A) Montants réclamés pour les mois d'août à décembre 2012

[24]         Re/Max Performance a prouvé le contrat intervenu entre les parties, aux termes duquel Ruth Dupont doit lui payer un loyer mensuel de 650,00$ plus les taxes applicables.

[25]         Il est également en preuve qu'elle accorde deux mois gratuits, soit juillet et août, Ruth Dupont étant cependant tenue de payer les frais Re/Max Québec inc. (200,00$ par mois) et Re/Max International inc. (100,00$ par mois) pour ces deux mois.

[26]         Elle ne conteste pas les montants réclamés par Re/Max Performance qui apparaissent aux factures des mois d'août à décembre inclusivement, qui totalisent 3 630,18$.

[27]         Elle conteste devoir ce montant parce qu'elle prétend que Re/Max Performance n'a pas respecté ses propres obligations, aux termes du même contrat.

[28]         C'est ainsi qu'elle reproche plus particulièrement à son président Jacques Tremblay, de ne pas s'être intéressé à ce qu'elle faisait, de ne pas l'avoir aidée, encouragée ou conseillée, d'avoir fait preuve de favoritisme, de l'avoir insultée et dénigrée.

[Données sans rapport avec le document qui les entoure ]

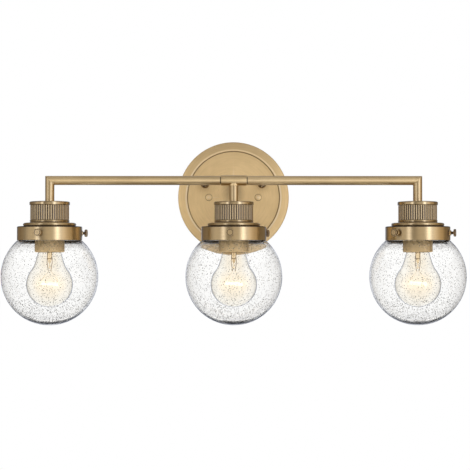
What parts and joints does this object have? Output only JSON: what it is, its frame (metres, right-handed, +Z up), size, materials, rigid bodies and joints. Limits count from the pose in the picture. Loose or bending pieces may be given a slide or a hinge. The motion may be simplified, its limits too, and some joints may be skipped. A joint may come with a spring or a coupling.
{
  "type": "vanity light bar",
  "caption": "Wall light bar: a straight satin brass tube on a round plate, with reeded caps, screw-in filament bulbs and clear seeded glass globes held by thumbscrews.",
  "frame": {"origin": "where the arm's axis meets the wall, on the back face of the crossbar", "axes": "+X along the bar to the right of someone who faces it, +Y into the wall, +Z up"},
  "size_m": [0.6096, 0.1835, 0.2479],
  "materials": {
    "satin_brass": "satin, brushed round each turned piece, aged and lacquered",
    "zinc_steel": "zinc plated",
    "green_screw": "green dyed plating",
    "wire_insulation": "matt",
    "porcelain": "glazed",
    "shell_metal": "bright, drawn",
    "bulb_glass": "clear",
    "filament": "glowing wire on a clear glass mount",
    "seeded_glass": "clear, with small air bubbles in the wall"
  },
  "bodies": {
    "fixture": {"backplate": "satin_brass", "plate_button_left": "satin_brass", "plate_button_right": "satin_brass", "support_arm": "satin_brass", "center_tee": "satin_brass", "bar_left": "satin_brass", "bar_right": "satin_brass", "center_stem": "satin_brass", "crossbar": "zinc_steel", "stiffener": "zinc_steel", "mounting_stud_left": "zinc_steel", "mounting_stud_right": "zinc_steel", "arm_nut": "zinc_steel", "ground_screw": "green_screw", "wiring_harness": "wire_insulation", "husk_left": "satin_brass", "shade_holder_left": "satin_brass", "socket_cup_left": "satin_brass", "lock_nut_left": "zinc_steel", "lampholder_left": "porcelain", "screw_shell_left": "shell_metal", "center_contact_left": "shell_metal", "globe_left": "seeded_glass", "husk_center": "satin_brass", "shade_holder_center": "satin_brass", "socket_cup_center": "satin_brass", "lock_nut_center": "zinc_steel", "lampholder_center": "porcelain", "screw_shell_center": "shell_metal", "center_contact_center": "shell_metal", "globe_center": "seeded_glass", "husk_right": "satin_brass", "shade_holder_right": "satin_brass", "socket_cup_right": "satin_brass", "lock_nut_right": "zinc_steel", "lampholder_right": "porcelain", "screw_shell_right": "shell_metal", "center_contact_right": "shell_metal", "globe_right": "seeded_glass"},
    "bulb_left": {"bulb_base_left": "shell_metal", "bulb_glass_left": "bulb_glass", "bulb_filament_left": "filament"},
    "screw_left_a": {"thumbscrew_left_a": "satin_brass"},
    "screw_left_b": {"thumbscrew_left_b": "satin_brass"},
    "screw_left_c": {"thumbscrew_left_c": "satin_brass"},
    "bulb_center": {"bulb_base_center": "shell_metal", "bulb_glass_center": "bulb_glass", "bulb_filament_center": "filament"},
    "screw_center_a": {"thumbscrew_center_a": "satin_brass"},
    "screw_center_b": {"thumbscrew_center_b": "satin_brass"},
    "screw_center_c": {"thumbscrew_center_c": "satin_brass"},
    "bulb_right": {"bulb_base_right": "shell_metal", "bulb_glass_right": "bulb_glass", "bulb_filament_right": "filament"},
    "screw_right_a": {"thumbscrew_right_a": "satin_brass"},
    "screw_right_b": {"thumbscrew_right_b": "satin_brass"},
    "screw_right_c": {"thumbscrew_right_c": "satin_brass"},
    "knob_left": {"ball_knob_left": "satin_brass"},
    "knob_right": {"ball_knob_right": "satin_brass"}
  },
  "joints": [
    {"name": "bulb_left_unscrew", "type": "hinge", "parent": "fixture", "child": "bulb_left", "pos_m": [-0.2413, -0.12, -0.1], "axis": [0, 0, -1], "range_deg": [0, 900]},
    {"name": "screw_left_a_out", "type": "slide", "parent": "fixture", "child": "screw_left_a", "axis": [-0.2113, -0.9774, 0], "range_m": [0, 0.004]},
    {"name": "screw_left_b_out", "type": "slide", "parent": "fixture", "child": "screw_left_b", "axis": [0.9521, 0.3057, 0], "range_m": [0, 0.004]},
    {"name": "screw_left_c_out", "type": "slide", "parent": "fixture", "child": "screw_left_c", "axis": [-0.7408, 0.6717, 0], "range_m": [0, 0.004]},
    {"name": "bulb_center_unscrew", "type": "hinge", "parent": "fixture", "child": "bulb_center", "pos_m": [0, -0.12, -0.1], "axis": [0, 0, -1], "range_deg": [0, 900]},
    {"name": "screw_center_a_out", "type": "slide", "parent": "fixture", "child": "screw_center_a", "axis": [-0.1045, -0.9945, 0], "range_m": [0, 0.004]},
    {"name": "screw_center_b_out", "type": "slide", "parent": "fixture", "child": "screw_center_b", "axis": [0.9135, 0.4067, 0], "range_m": [0, 0.004]},
    {"name": "screw_center_c_out", "type": "slide", "parent": "fixture", "child": "screw_center_c", "axis": [-0.809, 0.5878, 0], "range_m": [0, 0.004]},
    {"name": "bulb_right_unscrew", "type": "hinge", "parent": "fixture", "child": "bulb_right", "pos_m": [0.2413, -0.12, -0.1], "axis": [0, 0, -1], "range_deg": [0, 900]},
    {"name": "screw_right_a_out", "type": "slide", "parent": "fixture", "child": "screw_right_a", "axis": [-0.7145, -0.6997, 0], "range_m": [0, 0.004]},
    {"name": "screw_right_b_out", "type": "slide", "parent": "fixture", "child": "screw_right_b", "axis": [0.9632, -0.2689, 0], "range_m": [0, 0.004]},
    {"name": "screw_right_c_out", "type": "slide", "parent": "fixture", "child": "screw_right_c", "axis": [-0.2487, 0.9686, 0], "range_m": [0, 0.004]},
    {"name": "knob_left_off", "type": "slide", "parent": "fixture", "child": "knob_left", "axis": [0, -1, 0], "range_m": [0, 0.012]},
    {"name": "knob_right_off", "type": "slide", "parent": "fixture", "child": "knob_right", "axis": [0, -1, 0], "range_m": [0, 0.012]}
  ]
}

[29]         Ruth Dupont tente ainsi d'obtenir la réduction de ses obligations en raison de l'inexécution par Re/Max Performance des siennes, en application des dispositions de l'article 1604 al.2 du Code civil du Québec (" C.c.Q. ")

" 1604.  Le créancier, s'il ne se prévaut pas du droit de forcer, dans les cas qui le permettent, l'exécution en nature de l'obligation contractuelle de son débiteur, a droit à la résolution du contrat, ou à sa résiliation s'il s'agit d'un contrat à exécution successive.

Cependant, il n'y a pas droit, malgré toute stipulation contraire, lorsque le défaut du débiteur est de peu d'importance, à moins que, s'agissant d'une obligation à exécution successive, ce défaut n'ait un caractère répétitif; mais il a droit, alors, à la réduction proportionnelle de son obligation corrélative.

La réduction proportionnelle de l'obligation corrélative s'apprécie en tenant compte de toutes les circonstances appropriées; si elle ne peut avoir lieu, le créancier n'a droit qu'à des dommages-intérêts. "

[30]         Malgré le libellé du deuxième alinéa, la doctrine et la jurisprudence reconnaissent qu'une partie peut obtenir la réduction de ses obligations, même si le manquement reproché à l'autre n'est pas " de peu d'importance " [1] .

[31]         Par contre, il appartient à Ruth Dupont de démontrer, par preuve prépondérante, le bien-fondé de ses allégations, tel que le stipulent les articles 2803 et 2804 C.c.Q. :

" Art. 2803 Celui qui veut faire valoir un droit doit prouver les faits qui soutiennent sa prétention.

Celui qui prétend qu'un droit est nul, a été modifié ou est éteint doit prouver les faits sur lesquels sa prétention est fondée.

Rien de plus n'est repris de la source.